You can prevent allergens from entering your home by installing filters in your vents. If you don’t take action, pollen and dander will travel through your system and into your home’s indoor air, thus impacting your home air quality. The requirement for filter replacement arises as a result of dirt buildup over time. At the very least, replace all the filters with new ones every few months.
- Avoid Freezing It Too Much
Many of you love to relax in a cold environment, but no matter how much you might enjoy the cold, don’t keep your air conditioner at 63 degrees. The low setting not only gives you headaches but also forces your AC to work harder than it has to. Excessive use will necessitate more maintenance and reduce the life of your AC.
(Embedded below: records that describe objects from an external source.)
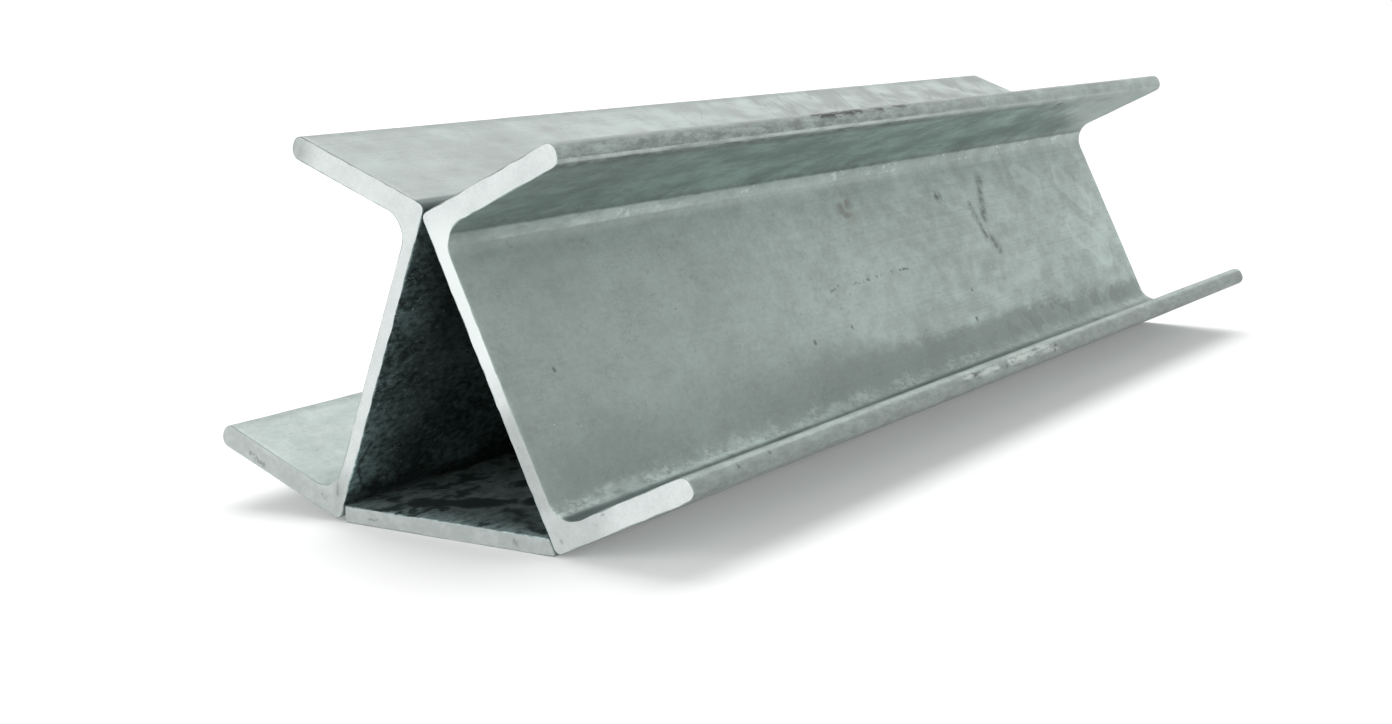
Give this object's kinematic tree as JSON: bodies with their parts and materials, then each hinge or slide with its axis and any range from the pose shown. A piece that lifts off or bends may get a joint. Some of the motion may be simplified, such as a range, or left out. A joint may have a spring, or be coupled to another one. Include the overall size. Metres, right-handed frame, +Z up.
{
  "type": "welded 45-degree retaining wall corner post",
  "caption": "Short length of galvanised corner post: channels welded heel to heel with a closing plate, leaving a panel slot on each side and a triangular hollow.",
  "frame": {"origin": "middle of the overall width and length, on the level of the closing plate's underside", "axes": "+Z up from the plate to the apex, +Y along the post from the end seen in the picture, +X towards the channel that leans more"},
  "size_m": [0.1678, 0.45, 0.1111],
  "materials": {
    "galvanised_channel": "hot-dip galvanised, dull and mottled, with pale zinc runs along the roots",
    "galvanised_plate": "hot-dip galvanised, dull grey, darker inside the hollow",
    "galvanised_weld": "rippled weld bead under the same zinc"
  },
  "bodies": {
    "root": {"right_channel": "galvanised_channel", "left_channel": "galvanised_channel", "closing_plate": "galvanised_plate", "apex_weld_1": "galvanised_weld", "apex_weld_2": "galvanised_weld", "apex_weld_3": "galvanised_weld", "right_seam_weld_1": "galvanised_weld", "right_seam_weld_2": "galvanised_weld", "right_seam_weld_3": "galvanised_weld", "left_seam_weld_1": "galvanised_weld", "left_seam_weld_2": "galvanised_weld", "left_seam_weld_3": "galvanised_weld"}
  },
  "joints": []
}
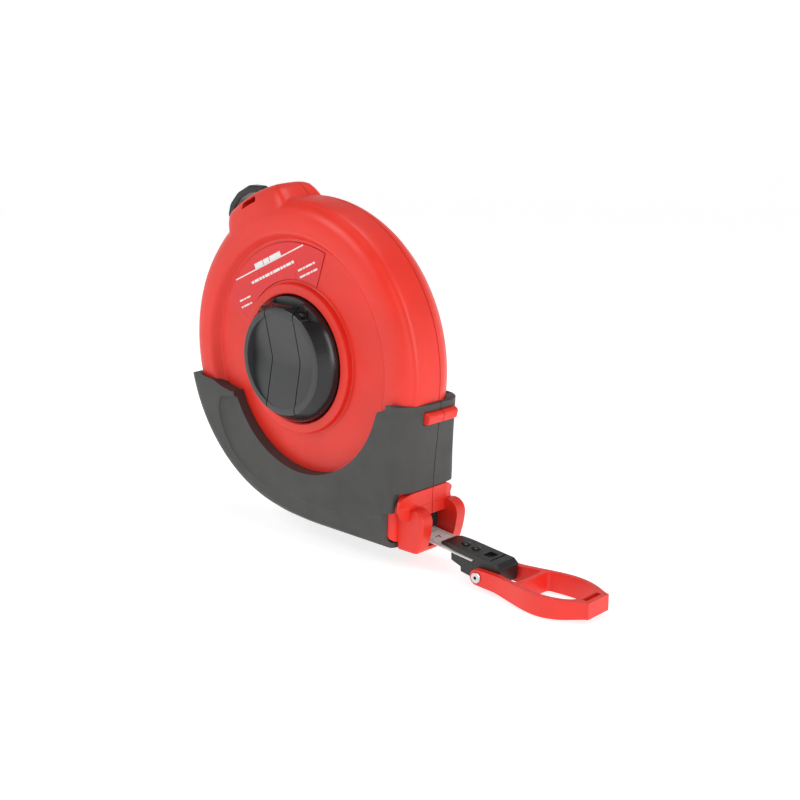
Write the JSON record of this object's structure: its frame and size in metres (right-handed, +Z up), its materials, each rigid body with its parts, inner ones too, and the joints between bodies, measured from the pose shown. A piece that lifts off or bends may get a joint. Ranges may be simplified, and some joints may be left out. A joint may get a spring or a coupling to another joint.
{
  "type": "surveyor tape reel",
  "caption": "Closed-case long measuring tape reel with fold-out winding crank, rubber overmould, steel tape leaving a nose mouth, and a hinged finger ring on the tape's end.",
  "frame": {"origin": "middle of the reel's bounding box at its lowest level, which is the underside of the finger ring", "axes": "+X the way the tape leaves the mouth, +Y away from the crank side along the spool axis, +Z up"},
  "size_m": [0.2068, 0.038, 0.1468],
  "materials": {
    "case_red": "fine moulded texture",
    "guard_grey": "matt",
    "label_red": "printed film",
    "knob_black": "satin",
    "fitting_black": "satin",
    "core_grey": "plain",
    "steel": "bright",
    "tape_white": "enamelled",
    "wiper_felt": "felt",
    "ring_red": "satin"
  },
  "bodies": {
    "case": {"case_near": "case_red", "case_far": "case_red", "overmould_near": "guard_grey", "overmould_far": "guard_grey", "label": "label_red", "hang_loop": "fitting_black", "wiper_upper": "wiper_felt", "wiper_lower": "wiper_felt", "case_screw_1": "steel", "case_screw_2": "steel", "case_screw_3": "steel", "case_screw_4": "steel", "case_screw_5": "steel"},
    "spool": {"winding_drum": "knob_black", "crank_pin": "steel", "hub_screw": "steel", "spool_core": "core_grey", "tape_coil": "tape_white"},
    "crank": {"crank_arm": "knob_black", "grip_stud": "steel"},
    "grip": {"finger_grip": "fitting_black"},
    "tape": {"tape_blade": "tape_white", "end_block": "fitting_black", "end_claw": "fitting_black", "end_rivet_1": "steel", "end_rivet_2": "steel", "ring_pin": "steel"},
    "ring": {"end_ring": "ring_red"}
  },
  "joints": [
    {"name": "spool_spin", "type": "hinge", "parent": "case", "child": "spool", "pos_m": [-0.03809, 0.005, 0.07721], "axis": [0, -1, 0], "range_deg": [-11, 69]},
    {"name": "tape_slide", "type": "slide", "parent": "case", "child": "tape", "axis": [0.9945, 0, -0.1045], "range_m": [-0.0105, 0.061]},
    {"name": "crank_fold", "type": "hinge", "parent": "spool", "child": "crank", "pos_m": [-0.03809, -0.0161, 0.09741], "axis": [-1, 0, 0], "range_deg": [0, 180]},
    {"name": "grip_spin", "type": "hinge", "parent": "crank", "child": "grip", "pos_m": [-0.03809, -0.0097, 0.06471], "axis": [0, 1, 0], "continuous": true},
    {"name": "ring_fold", "type": "hinge", "parent": "tape", "child": "ring", "pos_m": [0.0532, 0.005, 0.005], "axis": [0, -1, 0], "range_deg": [-70, 95]}
  ],
  "couplings": [
    {"joint": "tape_slide", "follows": "spool_spin", "m_per_rad": 0.0495}
  ]
}
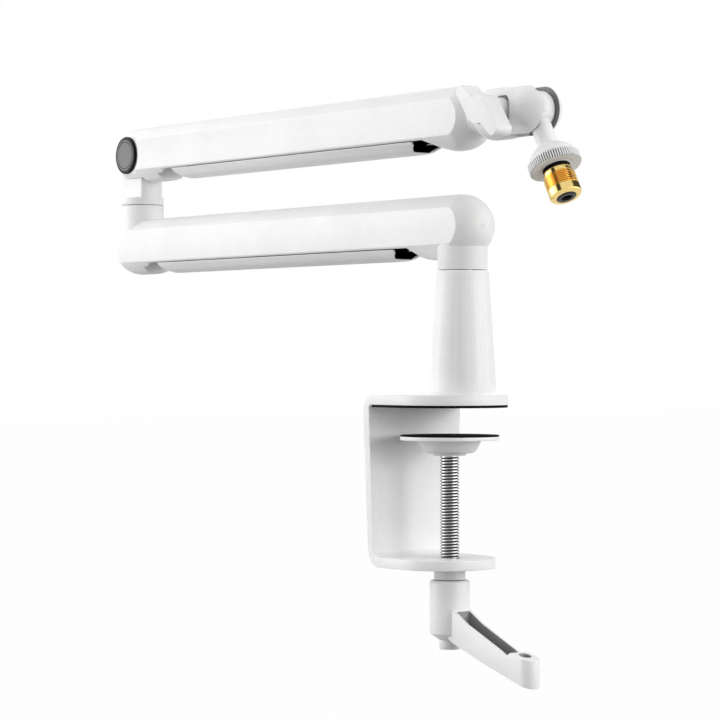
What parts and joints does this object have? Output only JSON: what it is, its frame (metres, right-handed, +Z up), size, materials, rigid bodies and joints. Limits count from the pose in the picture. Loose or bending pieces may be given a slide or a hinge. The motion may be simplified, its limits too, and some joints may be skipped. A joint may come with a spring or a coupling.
{
  "type": "microphone boom arm",
  "caption": "White low profile microphone boom arm with a desk clamp, folding arms with cable channels, a lever locked tilting head and a brass microphone thread",
  "frame": {"origin": "on the vertical axis of the riser, at the underside of the upper jaw pad, which rests on the desk top", "axes": "+X along the folded arms from the elbow towards the microphone, -Y towards the side with the locking lever, +Z up"},
  "size_m": [0.4073, 0.059, 0.2959],
  "materials": {
    "white_paint": "fine satin powder coat",
    "grey_paint": "satin paint",
    "black_rubber": "matt",
    "bright_steel": "bright zinc",
    "black_steel": "black oxide",
    "black_gloss": "gloss",
    "grey_plastic": "matt",
    "bronze": "plain bearing bronze",
    "brass": "bright turned brass"
  },
  "bodies": {
    "clamp": {"clamp_bracket": "white_paint", "jaw_pad": "black_rubber", "riser_post": "white_paint", "riser_bolts": "bright_steel", "riser_bush": "bronze", "nut_boss": "grey_paint"},
    "foot": {"pressure_disc": "white_paint", "pressure_pad": "black_rubber", "swivel_cup": "grey_paint", "cup_washer": "grey_paint"},
    "screw": {"clamp_screw": "bright_steel", "clamp_handle": "white_paint", "screw_stub": "grey_paint"},
    "lower_arm": {"lower_arm_shell": "white_paint", "shoulder_shaft": "bright_steel", "shoulder_grub": "black_steel", "elbow_bush": "bronze", "elbow_grub": "black_steel"},
    "lower_cover": {"lower_cable_cover": "white_paint"},
    "yoke": {"elbow_yoke": "white_paint", "elbow_shaft": "bright_steel"},
    "upper_arm": {"upper_arm_shell": "white_paint", "hinge_bolt": "bright_steel", "hinge_nut": "bright_steel", "hinge_washers": "black_steel", "hinge_spring": "bright_steel", "near_cap_ring": "black_gloss", "near_cap_face": "grey_plastic", "far_cap_ring": "black_gloss", "far_cap_face": "grey_plastic", "head_bush": "bronze"},
    "upper_cover": {"upper_cable_cover": "white_paint"},
    "head": {"head_barrel": "white_paint", "head_shaft": "bright_steel", "head_clip": "black_steel", "tilt_pin": "bright_steel", "bolt_nut": "bright_steel"},
    "lever": {"wing_lever": "white_paint", "tilt_bolt": "bright_steel"},
    "stem": {"tilt_stem": "white_paint", "mic_stud": "black_steel", "thread_washer": "black_rubber"},
    "ring": {"knurled_ring": "white_paint"},
    "adapter": {"thread_adapter": "brass"}
  },
  "joints": [
    {"name": "clamp_feed", "type": "slide", "parent": "clamp", "child": "foot", "axis": [0, 0, 1], "range_m": [-0.048, 0]},
    {"name": "clamp_turn", "type": "hinge", "parent": "foot", "child": "screw", "pos_m": [-0.0104, 0, -0.04], "axis": [0, 0, 1], "continuous": true},
    {"name": "base_swivel", "type": "hinge", "parent": "clamp", "child": "lower_arm", "pos_m": [0, 0, 0.06845], "axis": [0, 0, 1], "continuous": true},
    {"name": "lower_cover_off", "type": "slide", "parent": "lower_arm", "child": "lower_cover", "axis": [0, 0, -1], "range_m": [0, 0.03]},
    {"name": "elbow_swivel", "type": "hinge", "parent": "lower_arm", "child": "yoke", "pos_m": [-0.305, 0, 0.11505], "axis": [0, 0, 1], "range_deg": [-170, 170]},
    {"name": "elbow_pitch", "type": "hinge", "parent": "yoke", "child": "upper_arm", "pos_m": [-0.305, 0, 0.14455], "axis": [0, -1, 0], "range_deg": [-3, 85]},
    {"name": "upper_cover_off", "type": "slide", "parent": "upper_arm", "child": "upper_cover", "axis": [0, 0, -1], "range_m": [0, 0.015]},
    {"name": "head_roll", "type": "hinge", "parent": "upper_arm", "child": "head", "pos_m": [0, 0, 0.14455], "axis": [1, 0, 0], "range_deg": [-170, 170]},
    {"name": "lever_turn", "type": "hinge", "parent": "head", "child": "lever", "pos_m": [0.0444, -0.02, 0.14455], "axis": [0, -1, 0], "range_deg": [-90, 90]},
    {"name": "head_tilt", "type": "hinge", "parent": "head", "child": "stem", "pos_m": [0.0566, 0, 0.14455], "axis": [0, -1, 0], "range_deg": [-48, 60]},
    {"name": "ring_turn", "type": "hinge", "parent": "stem", "child": "ring", "pos_m": [0.07101, 0, 0.11744], "axis": [0.4695, 0, -0.8829], "continuous": true},
    {"name": "adapter_turn", "type": "hinge", "parent": "stem", "child": "adapter", "pos_m": [0.07571, 0, 0.10861], "axis": [0.4695, 0, -0.8829], "continuous": true}
  ],
  "couplings": [
    {"joint": "clamp_turn", "follows": "clamp_feed", "rad_per_m": 4188.8}
  ]
}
- Schedule Air Duct Cleaning
Your air will get polluted as a result of clogged air ducts. The best thing to do is to schedule air duct cleaning every three to five years, depending upon your usage. As of now, we have understood that we all need air duct cleaning for healthy living! Remember to hire professional air duct cleaning services for duct cleaning for effective results.
How Can You Improve Your Indoor Home Air Quality?
- Reduce dust, mold spores, and biological contaminants by professionally cleaning carpets, rugs, upholstery, and air ducts.
- Clean with natural, eco-friendly products rather than chemicals, which can linger in a house for a long time and deteriorate indoor home air quality.
- Keeping indoor plants and utilizing ventilation fans in the bathroom and kitchen can help eliminate VOCs from the air.
- Keeping food away from pests is important. To remind you, cockroach droppings are especially allergenic.
- Natural sunshine can destroy a variety of airborne pollutants. However, many people keep their curtains down to maintain privacy, block out extra light, or prevent damage to wood floors. Increasing the amount of light in a room is a great step towards better indoor air quality.
- Before bringing brand-new carpeting into your home, request that the installer let the carpets air out for a day or two. This will allow the VOCs time to disperse.
There are many reasons for headaches or migraines, and poor air quality indoors is one of them. How long the headache persists and how frequently it occurs depends upon the concentration of air pollutants in the indoor air. Pollution inside and outdoors is detrimental to human health. While you cannot combat pollution outdoors on your own, you can combat indoor air pollution through regular air duct cleaning.